Checking my bag in at 25kg was fine - there was not even a mention of the extra weight. I had also read the comments about the plane and staff, but again the aircraft was as good as any I had used over the year, and the cabin crew were excellent too. So a thumbs-up to Excel - I would not hesitate to use it again.
Mark Williams, Rainham, Kent
In view of the increasing number of near-misses, or even hits, on SMBs by jet-skiers and speedboat drivers [First In, August], perhaps there should be a campaign to alert these water-users to the purpose of an SMB, making them aware that something more valuable than an old boot may be on the other end.
"Marker Buoys Are Not Toys" might be a suitable campaign theme to capture the attention of the wrongdoers, with text to explain the purpose of these strange orange/yellow objects bobbing in the water. Posters at launching sites and in pubs frequented by water-users could get the message over, and brighten up the place to boot.
I took this picture at the end of a shoot with such a use in mind.
Bruce Low, Brighton
Although Don Mcallistor (Which Side Are You On?, Off-Gassing, October) is probably correct to assume that a lot of divers have their kit configured incorrectly, did he look closely at the type and set-up of the regulators on those people he has taken to be incorrectly configured?
I am also a BSAC instructor and I have my octopus on the same side as my main regulator. No I do not have a Poseidon - my reg/DV is a Scuba-pro MK20/R390 and, as with all Scubapro DVs I have seen and used, it can be configured for left or right-hand use.
My octopus is configured for left-hand use, but positioned on the right it is correctly configured for a diver to take my octopus and comfortably use it with the full extension of hose.
Like all good divers, I do not dive with an octopus DV for my use but for my buddy's, I have a pony cylinder for my own use.

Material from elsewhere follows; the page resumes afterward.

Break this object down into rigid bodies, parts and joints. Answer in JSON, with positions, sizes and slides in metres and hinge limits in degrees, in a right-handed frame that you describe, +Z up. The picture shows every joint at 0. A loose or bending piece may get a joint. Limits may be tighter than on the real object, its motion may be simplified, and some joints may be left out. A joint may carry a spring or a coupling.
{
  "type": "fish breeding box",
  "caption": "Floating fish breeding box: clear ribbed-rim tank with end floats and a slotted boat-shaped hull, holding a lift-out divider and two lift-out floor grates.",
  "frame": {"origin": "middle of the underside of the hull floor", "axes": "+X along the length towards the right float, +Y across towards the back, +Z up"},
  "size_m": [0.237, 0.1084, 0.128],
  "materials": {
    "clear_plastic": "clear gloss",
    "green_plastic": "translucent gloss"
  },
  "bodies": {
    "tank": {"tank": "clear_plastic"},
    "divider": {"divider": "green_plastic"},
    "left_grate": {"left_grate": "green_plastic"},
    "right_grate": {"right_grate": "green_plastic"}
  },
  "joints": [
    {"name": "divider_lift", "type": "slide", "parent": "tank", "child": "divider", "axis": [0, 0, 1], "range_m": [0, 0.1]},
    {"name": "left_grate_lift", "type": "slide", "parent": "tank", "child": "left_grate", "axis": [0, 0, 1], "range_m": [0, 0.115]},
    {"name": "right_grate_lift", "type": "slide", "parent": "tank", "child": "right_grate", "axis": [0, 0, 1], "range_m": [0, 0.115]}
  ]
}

So before tarring everyone with the same brush, perhaps Don could look more closely at the configuration others use.
Hamish Torunski, Bicester
I was delighted to read the letter in the October issue (Rose-Tinted Specs) in which Paul Henson remarked on how visiting a museum showing what other people have found under water can be a thrill. In the case of the Mary Rose, those "other people" were largely BSAC divers.
As maritime archaeologists, we believe that such treasures of our heritage deserve to be available to the public in perpetuity, rather than sold off to the highest bidder or put on mantelpieces. We hope to inspire generations of visitors with our discoveries.
However, I was sad that he incorrectly directed readers to Plymouth because the Mary Rose is in Portsmouth - close to where she was built, where she fought, and where she sank after 34 successful years of service.
Christopher Dobbs, Portsmouth
Thurlestone looked inviting as we walked across from the car park. It was the end of summer, low tide and a blue flat sea. The reef that lies across the approach to the sand and pebble beach was visible - the fatal trap that sent the Louis Shied and others to the deep.
The first dive was a typical one on the wreck, with plenty of life roaming around the rushing plates and spars, and an inquisitive lobster.
On the second dive my son and I finned out towards the wreck and descended. While in the kelp adjusting our equipment, a large grey seal came within touching distance. It stayed with us for some five minutes, as interested in us as we were with it.
As we examined this magnificent creature we saw that it had caught itself on a large lure and was trailing 50m or so of line. It didn't look distressed, so we hope time will take its course and the hooks will fall out.
On some days' diving nothing really happens, but sometimes everything does. We resumed our dive on the wreck, then came across a large jellyfish just minding its own business. I had bought an incredibly cheap underwater camera the day before and was able to capture the day on it.